▸ TASK OBJECTIVE
Send back all the data below, exactly as given.
* begin *
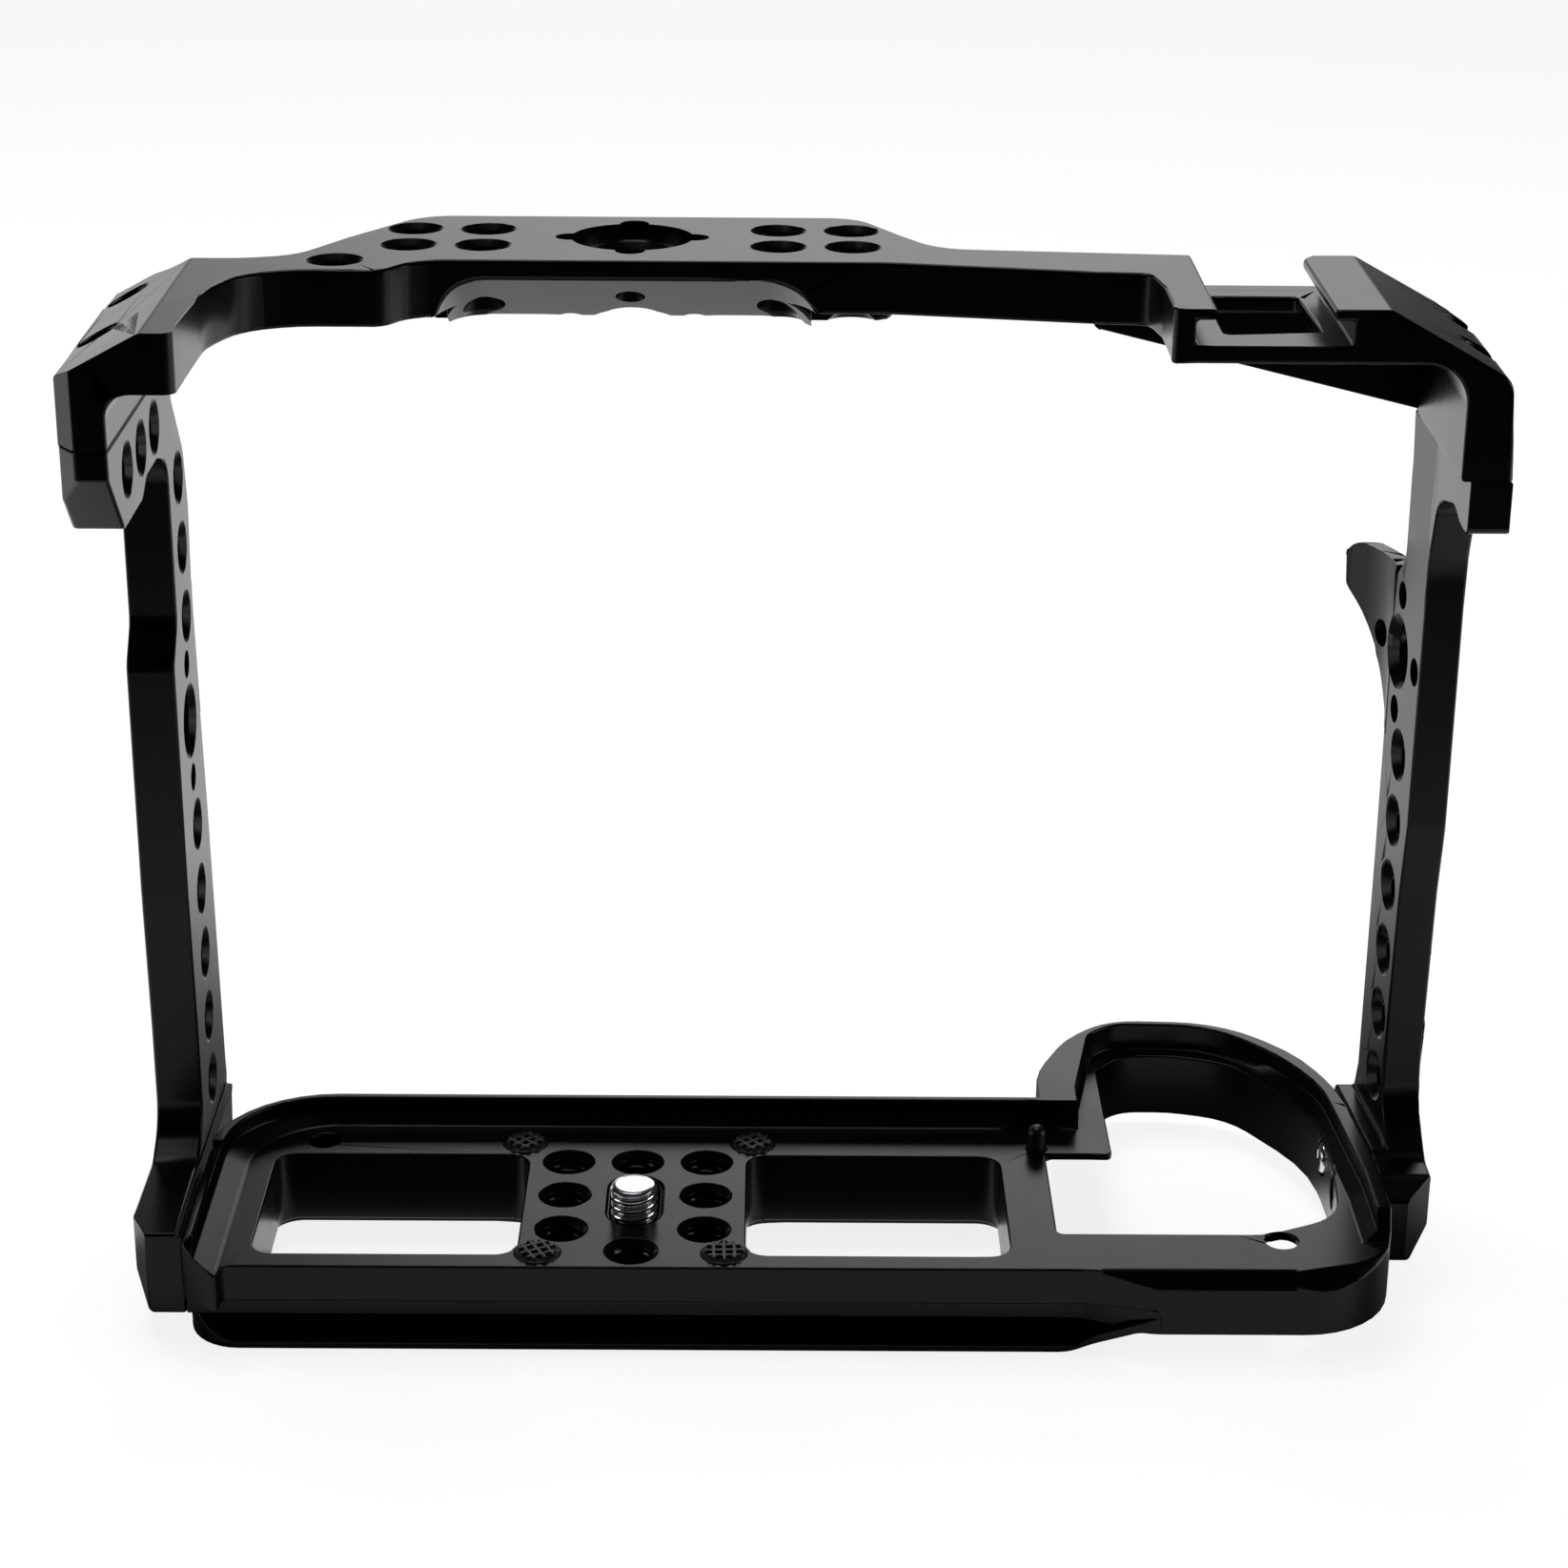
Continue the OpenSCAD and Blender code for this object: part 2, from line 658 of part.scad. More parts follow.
// Left base screws come in from the outside, right ones from inside the grip loop
module left_base_taps() {
    for (y = left_base_screw_y)
        translate([0, y, base_screw_z]) rotate([0, 90, 0])
            translate([0, 0, left_joint - 1]) cylinder(d = fastener_thread, h = 8);
}
module left_base_screw_at(y) {
    translate([left_joint - left_screw_seat, y, base_screw_z]) rotate([0, -90, 0]) children();
}
module right_base_screw_at(y) {
    translate([joint_x(y) - right_screw_seat, y, base_screw_z]) rotate([0, -90, 0]) children();
}
module right_base_recesses() {
    for (y = right_base_screw_y) right_base_screw_at(y) screw_recess(12);
}
module left_base_screws() {
    color(steel)
    for (y = left_base_screw_y) left_base_screw_at(y) socket_screw();
}
module right_base_screws() {
    color(steel)
    for (y = right_base_screw_y) right_base_screw_at(y) socket_screw();
}

// Top screws go down from the sloping shoulders into the side frames
module left_top_screw_at(y) {
    translate([left_top_screw_x, y, left_head_z]) children();
}
module right_top_screw_at(y) {
    translate([right_top_screw_x, y, right_head_z]) children();
}
module left_top_screws() {
    color(steel)
    for (y = left_top_screw_y) left_top_screw_at(y) socket_screw();
}
module right_top_screws() {
    color(steel)
    for (y = right_top_screw_y) right_top_screw_at(y) socket_screw();
}

// Left side frame: column, rear block under the seam, and foot beside the base plate
function left_side_outline() = [
    [16, left_seam_z, 0], [16.7, left_seam_z - 5, 4], [23.5, left_seam_z - 13.8, 6],
    [25, left_seam_z - 22, 8], [23.8, left_cluster_z + 14, 10], [25, left_cluster_z, 10],
    [26.5, left_cluster_z - 15, 10], [29.5, 3, 1.5], [26.8, 1.2, 2], [26, slab_z, 1.5],
    [-17, slab_z, 0], [-17, 3, 0.5], [3, 3, 4], [8.9, 6.4, 6], [8.7, 20, 10], [7.5, 40, 20],
    [7.5, left_cluster_z + 11, 3], [11.5, left_cluster_z + 15.5, 3], [11.5, left_seam_z - 12, 5],
    [5, left_seam_z - 10, 4], [-3, left_seam_z - 10, 3], [-6.5, left_seam_z - 12, 2],
    [-18.9, left_seam_z - 12, 2], [-27, left_seam_z - 3.6, 0.6], [-27, left_seam_z, 0]
];
module left_side_frame() {
    color(anodised)
    difference() {
        intersection() {
            side_slab(left_side_outline(), left_out, left_joint);
            rear_slab([
                [left_in, left_seam_z, 0], [left_out, left_seam_z, 0], [left_out, -4.7, 0],
                [left_out + 2.4, slab_z, 0], [left_joint, slab_z, 0], [left_joint, 2.4, 0],
                [left_in, 2.4, 0]
            ], -30, 40);
        }
        outer_corner_cut(-17, 5, slab_z - 1, 8);
        outer_corner_cut(-27, 3.2, left_seam_z - 20, left_seam_z + 1);
        left_tapped_holes();
        for (y = left_base_screw_y) left_base_screw_at(y) screw_recess(12);
        for (y = left_top_screw_y) left_top_screw_at(y) shank_hole();
    }
}

// Bevel on the left frame's outer corner, ending at rear edge y
module outer_corner_cut(y, length, z_low, z_high) {
    plan_slab([
        [left_out - 1, y - 1, 0], [left_out + 2.4, y - 1, 0], [left_out + 2.4, y, 0],
        [left_out, y + length, 0], [left_out - 1, y + length, 0]
    ], z_low, z_high);
}

module left_tapped_holes() {
    for (k = [0 : 2]) along_x(left_upper_y, left_upper_top - k * hole_pitch) quarter_tap(left_out, left_in);
    for (k = [0 : left_lower_count - 1])
        along_x(left_column_y, left_lower_top - k * hole_pitch) quarter_tap(left_out, left_in);
    for (k = [0 : 2]) along_x(left_row_y + k * hole_pitch, left_row_z) quarter_tap(left_out, left_in);
    along_x(left_cluster_y, left_cluster_z) cluster([90, 270], left_out, left_in);
}

// Right side frame: column that turns in, rear block under the seam, foot and curved wing
function right_side_outline() = [
    [22, right_seam_z, 0], [21, right_seam_z - 9, 6], [20.8, wing_top + 2, 4],
    [wing_start_y, wing_top - 2, 0],
    [wing_start_y, 40, 0], [26, 8, 0], [28, 2, 4], [28, slab_z, 2],
    [-2, slab_z, 1], [-2, 0.6, 1], [1.5, 2.8, 2], [6, 2.8, 4], [13.2, 7.6, 7], [12.8, 20, 10],
    [11.8, 40, 10], [10.4, 50, 10], [10.4, right_seam_z - 18, 12],
    [7, right_seam_z - 8, 6], [-2.8, right_seam_z - 5.6, 4],
    [-7, right_seam_z - 6.8, 3], [-12, right_seam_z - 6.8, 1], [-12, right_seam_z, 0]
];
module right_side_frame() {
    color(anodised)
    difference() {
        union() {
            intersection() {
                side_slab(right_side_outline(), 80, right_out + 1);
                union() {
                    right_plate(reach_right, slab_z, right_seam_z);
                    right_foot();
                }
            }
            wing();
        }
        right_foot_bevels();
        right_tapped_holes();
        for (y = right_base_screw_y) right_base_screw_at(y) shank_hole();
        for (y = right_top_screw_y) right_top_screw_at(y) shank_hole();
    }
}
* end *
▸ COMPLETE ANSWER
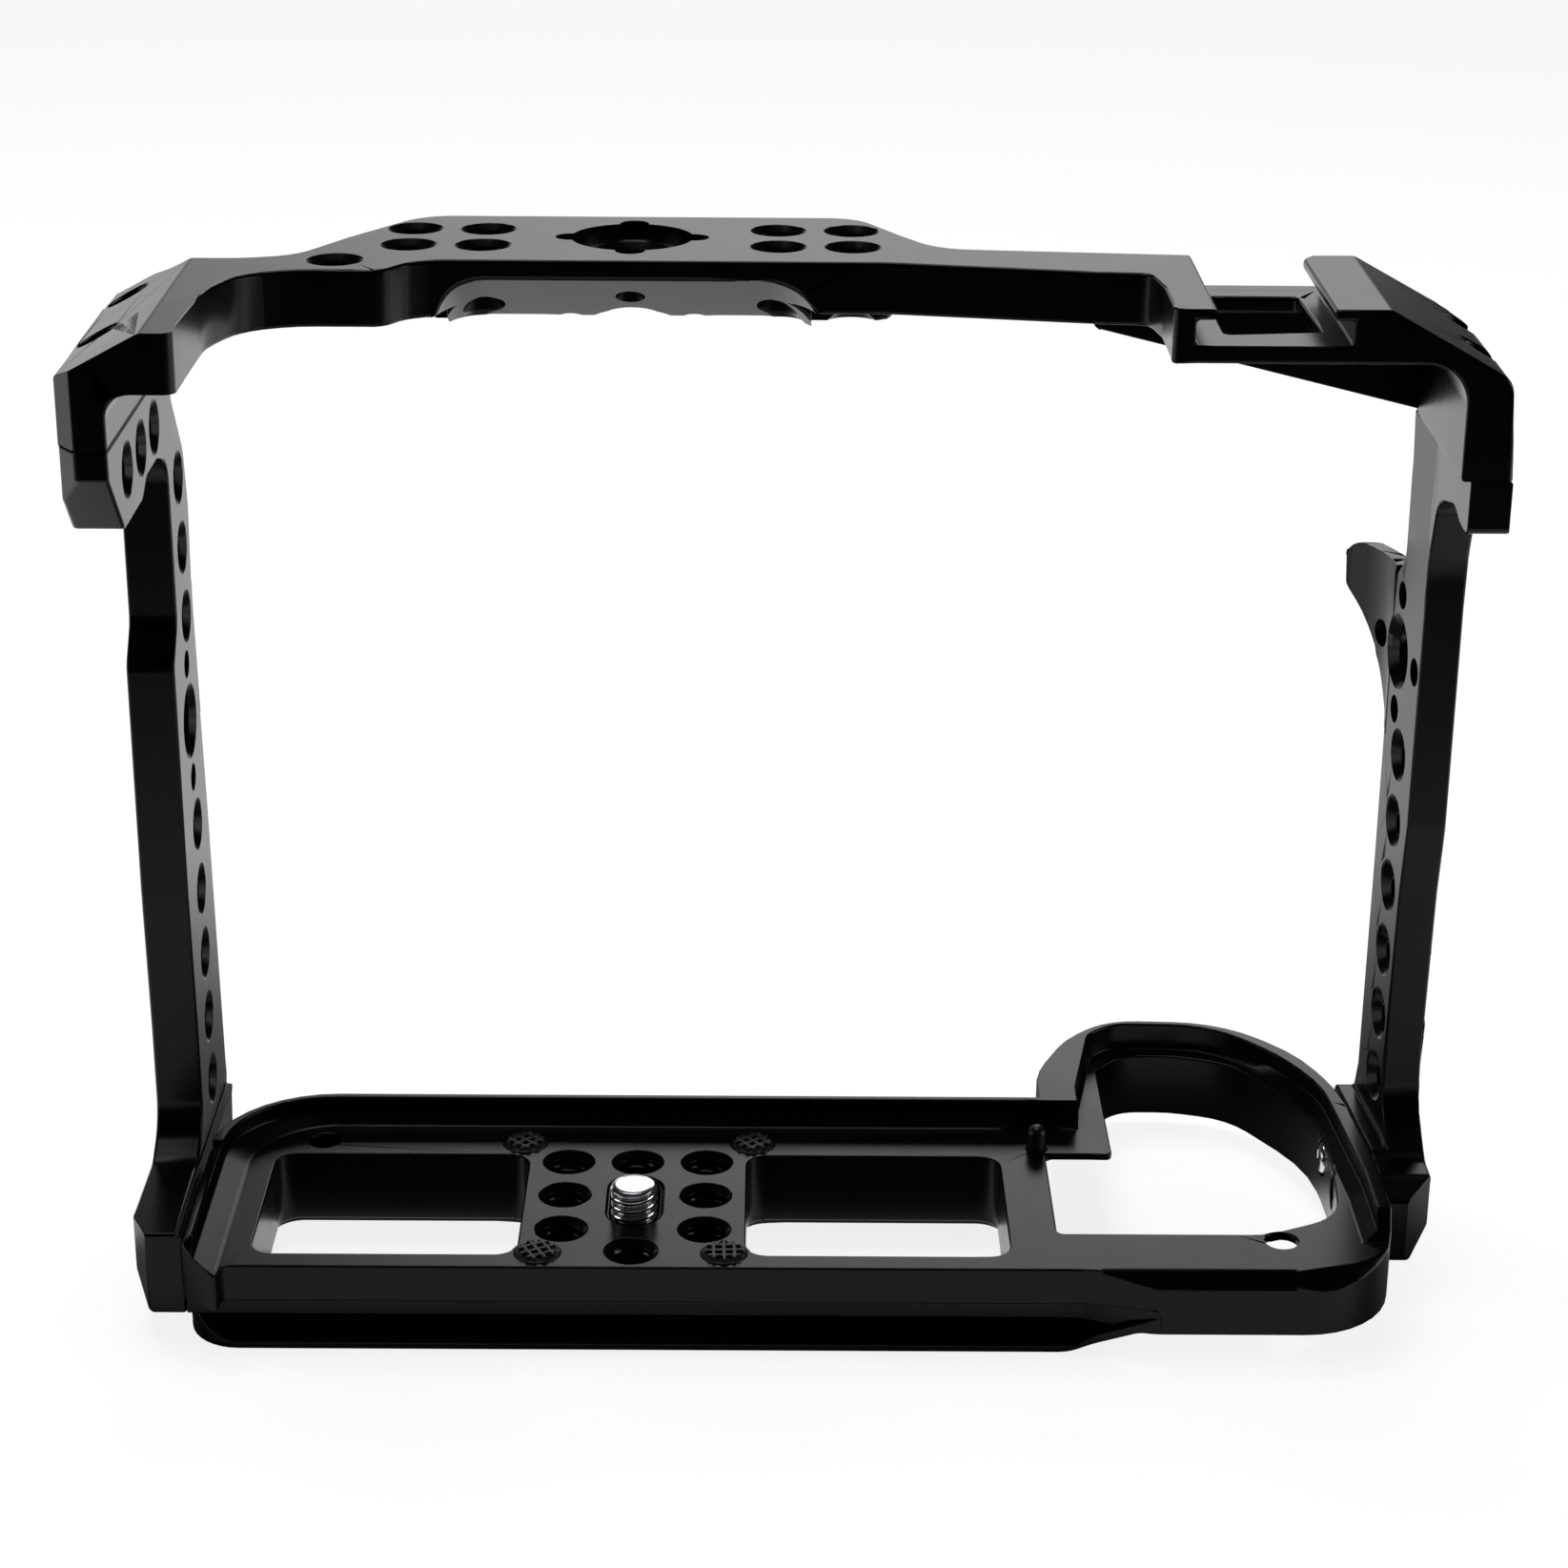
Continue the OpenSCAD and Blender code for this object: part 2, from line 658 of part.scad. More parts follow.
// Left base screws come in from the outside, right ones from inside the grip loop
module left_base_taps() {
    for (y = left_base_screw_y)
        translate([0, y, base_screw_z]) rotate([0, 90, 0])
            translate([0, 0, left_joint - 1]) cylinder(d = fastener_thread, h = 8);
}
module left_base_screw_at(y) {
    translate([left_joint - left_screw_seat, y, base_screw_z]) rotate([0, -90, 0]) children();
}
module right_base_screw_at(y) {
    translate([joint_x(y) - right_screw_seat, y, base_screw_z]) rotate([0, -90, 0]) children();
}
module right_base_recesses() {
    for (y = right_base_screw_y) right_base_screw_at(y) screw_recess(12);
}
module left_base_screws() {
    color(steel)
    for (y = left_base_screw_y) left_base_screw_at(y) socket_screw();
}
module right_base_screws() {
    color(steel)
    for (y = right_base_screw_y) right_base_screw_at(y) socket_screw();
}

// Top screws go down from the sloping shoulders into the side frames
module left_top_screw_at(y) {
    translate([left_top_screw_x, y, left_head_z]) children();
}
module right_top_screw_at(y) {
    translate([right_top_screw_x, y, right_head_z]) children();
}
module left_top_screws() {
    color(steel)
    for (y = left_top_screw_y) left_top_screw_at(y) socket_screw();
}
module right_top_screws() {
    color(steel)
    for (y = right_top_screw_y) right_top_screw_at(y) socket_screw();
}

// Left side frame: column, rear block under the seam, and foot beside the base plate
function left_side_outline() = [
    [16, left_seam_z, 0], [16.7, left_seam_z - 5, 4], [23.5, left_seam_z - 13.8, 6],
    [25, left_seam_z - 22, 8], [23.8, left_cluster_z + 14, 10], [25, left_cluster_z, 10],
    [26.5, left_cluster_z - 15, 10], [29.5, 3, 1.5], [26.8, 1.2, 2], [26, slab_z, 1.5],
    [-17, slab_z, 0], [-17, 3, 0.5], [3, 3, 4], [8.9, 6.4, 6], [8.7, 20, 10], [7.5, 40, 20],
    [7.5, left_cluster_z + 11, 3], [11.5, left_cluster_z + 15.5, 3], [11.5, left_seam_z - 12, 5],
    [5, left_seam_z - 10, 4], [-3, left_seam_z - 10, 3], [-6.5, left_seam_z - 12, 2],
    [-18.9, left_seam_z - 12, 2], [-27, left_seam_z - 3.6, 0.6], [-27, left_seam_z, 0]
];
module left_side_frame() {
    color(anodised)
    difference() {
        intersection() {
            side_slab(left_side_outline(), left_out, left_joint);
            rear_slab([
                [left_in, left_seam_z, 0], [left_out, left_seam_z, 0], [left_out, -4.7, 0],
                [left_out + 2.4, slab_z, 0], [left_joint, slab_z, 0], [left_joint, 2.4, 0],
                [left_in, 2.4, 0]
            ], -30, 40);
        }
        outer_corner_cut(-17, 5, slab_z - 1, 8);
        outer_corner_cut(-27, 3.2, left_seam_z - 20, left_seam_z + 1);
        left_tapped_holes();
        for (y = left_base_screw_y) left_base_screw_at(y) screw_recess(12);
        for (y = left_top_screw_y) left_top_screw_at(y) shank_hole();
    }
}

// Bevel on the left frame's outer corner, ending at rear edge y
module outer_corner_cut(y, length, z_low, z_high) {
    plan_slab([
        [left_out - 1, y - 1, 0], [left_out + 2.4, y - 1, 0], [left_out + 2.4, y, 0],
        [left_out, y + length, 0], [left_out - 1, y + length, 0]
    ], z_low, z_high);
}

module left_tapped_holes() {
    for (k = [0 : 2]) along_x(left_upper_y, left_upper_top - k * hole_pitch) quarter_tap(left_out, left_in);
    for (k = [0 : left_lower_count - 1])
        along_x(left_column_y, left_lower_top - k * hole_pitch) quarter_tap(left_out, left_in);
    for (k = [0 : 2]) along_x(left_row_y + k * hole_pitch, left_row_z) quarter_tap(left_out, left_in);
    along_x(left_cluster_y, left_cluster_z) cluster([90, 270], left_out, left_in);
}

// Right side frame: column that turns in, rear block under the seam, foot and curved wing
function right_side_outline() = [
    [22, right_seam_z, 0], [21, right_seam_z - 9, 6], [20.8, wing_top + 2, 4],
    [wing_start_y, wing_top - 2, 0],
    [wing_start_y, 40, 0], [26, 8, 0], [28, 2, 4], [28, slab_z, 2],
    [-2, slab_z, 1], [-2, 0.6, 1], [1.5, 2.8, 2], [6, 2.8, 4], [13.2, 7.6, 7], [12.8, 20, 10],
    [11.8, 40, 10], [10.4, 50, 10], [10.4, right_seam_z - 18, 12],
    [7, right_seam_z - 8, 6], [-2.8, right_seam_z - 5.6, 4],
    [-7, right_seam_z - 6.8, 3], [-12, right_seam_z - 6.8, 1], [-12, right_seam_z, 0]
];
module right_side_frame() {
    color(anodised)
    difference() {
        union() {
            intersection() {
                side_slab(right_side_outline(), 80, right_out + 1);
                union() {
                    right_plate(reach_right, slab_z, right_seam_z);
                    right_foot();
                }
            }
            wing();
        }
        right_foot_bevels();
        right_tapped_holes();
        for (y = right_base_screw_y) right_base_screw_at(y) shank_hole();
        for (y = right_top_screw_y) right_top_screw_at(y) shank_hole();
    }
}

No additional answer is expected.